Repressive “Peace” and Investor Security in Myanmar

The situation in Rakhine state is deteriorating rapidly and all signs indicate that a new pogrom against the Rohingya is imminent.  United Nations fact-finding investigators have been banned from the country.  The army has deployed heavy artillery, armored cars and helicopters, for “clearance operations”  in Northern Rakhine, and there is speculation that Buddhist civilians will be organized into militias with arms and training by the military.  Already in the Western township  of Zay Di Pyin Rohingya have been blocked by Buddhist civilians from leaving the village.  There is every reason to fear that ethnic cleansing operations this time around will be broader and more brutal than ever before.

Meanwhile, the World Bank has awarded Myanmar $200 million credit, the first allotment of which has already been delivered.  The World Bank supports the iron-fisted approach of the central government towards ethnic conflicts throughout Myanmar, including in Rakhine state, saying “The current peace process represents the best chance for peace in a generation”.  The Bank has also “initiated an active dialogue with the Rakhine State authorities” in particular in the context of supporting the “peace process”.

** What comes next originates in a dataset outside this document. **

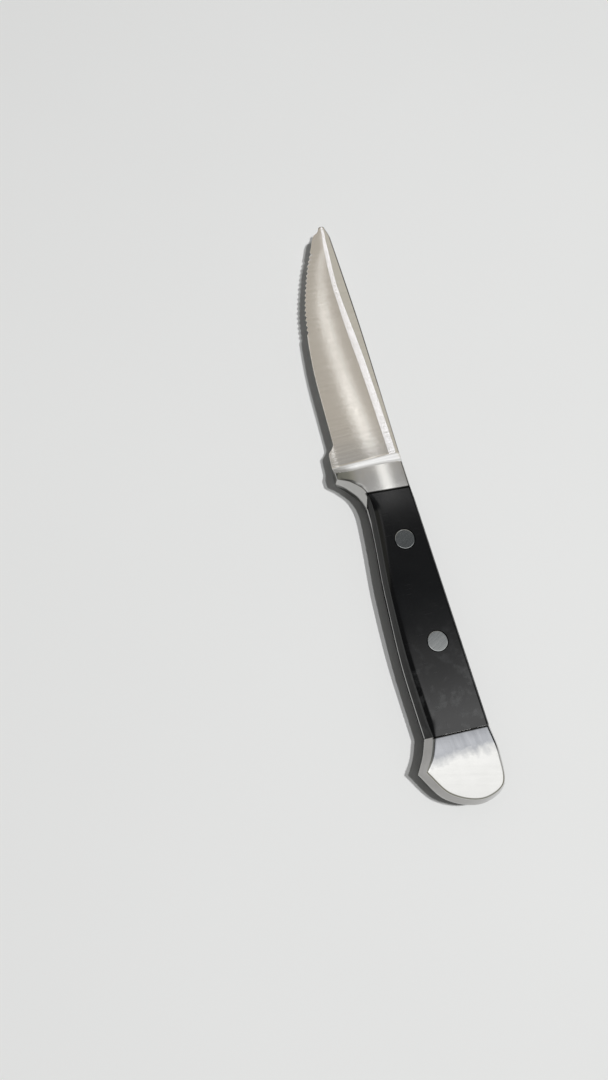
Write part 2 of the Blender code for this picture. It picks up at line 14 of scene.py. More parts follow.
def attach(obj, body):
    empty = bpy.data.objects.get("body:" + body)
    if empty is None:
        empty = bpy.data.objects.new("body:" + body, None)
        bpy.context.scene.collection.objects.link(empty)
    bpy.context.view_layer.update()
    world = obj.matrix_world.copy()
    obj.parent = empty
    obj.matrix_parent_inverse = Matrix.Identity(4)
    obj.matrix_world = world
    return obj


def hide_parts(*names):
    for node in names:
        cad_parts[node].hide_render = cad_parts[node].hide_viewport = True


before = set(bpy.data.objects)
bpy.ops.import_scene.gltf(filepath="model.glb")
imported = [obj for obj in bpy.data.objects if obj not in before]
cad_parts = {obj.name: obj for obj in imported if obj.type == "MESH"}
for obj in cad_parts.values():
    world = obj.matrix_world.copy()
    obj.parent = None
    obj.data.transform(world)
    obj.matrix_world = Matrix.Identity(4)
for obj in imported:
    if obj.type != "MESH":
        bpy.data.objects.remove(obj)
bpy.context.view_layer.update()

It should be obvious, but it is worth stating that “peace” is a relatively empty term which can be applied to either a conflict-free and tranquil society or to a society where repression is so severe, and conflict so one-sided, that unrest is literally impossible.  Insofar as they regard Myanmar’s brutal military crackdowns as a “peace process”, it is clear which definition most appeals to the World Bank.

By July, over a thousand foreign companies had invested roughly $74 million dollars in Myanmar this year, about 60% of this was in the energy sector; a sector to which control of Rakhine state is vital.

Aside from the Shwe pipeline which will allow oil from the Gulf States and Africa to be pumped to China, bypassing a slower shipping route through the Strait of Malacca; there are significant natural gas wells situated off the coast of Sittwe; and the biggest natural gas discovery of 2016 was found a bit further north.  Multinational energy companies like Shell and Woodside are currently competing to grab acreage in Rakhine.  One cannot help but notice the connection between this scramble for land and the army’s “clearance operations”.

Stirring ethnic and religious violence in Rakhine sets the groundwork for the army occupying the state under the pretext of providing security for the population, when in fact, they are providing security for investors, and for the central government againstthe population.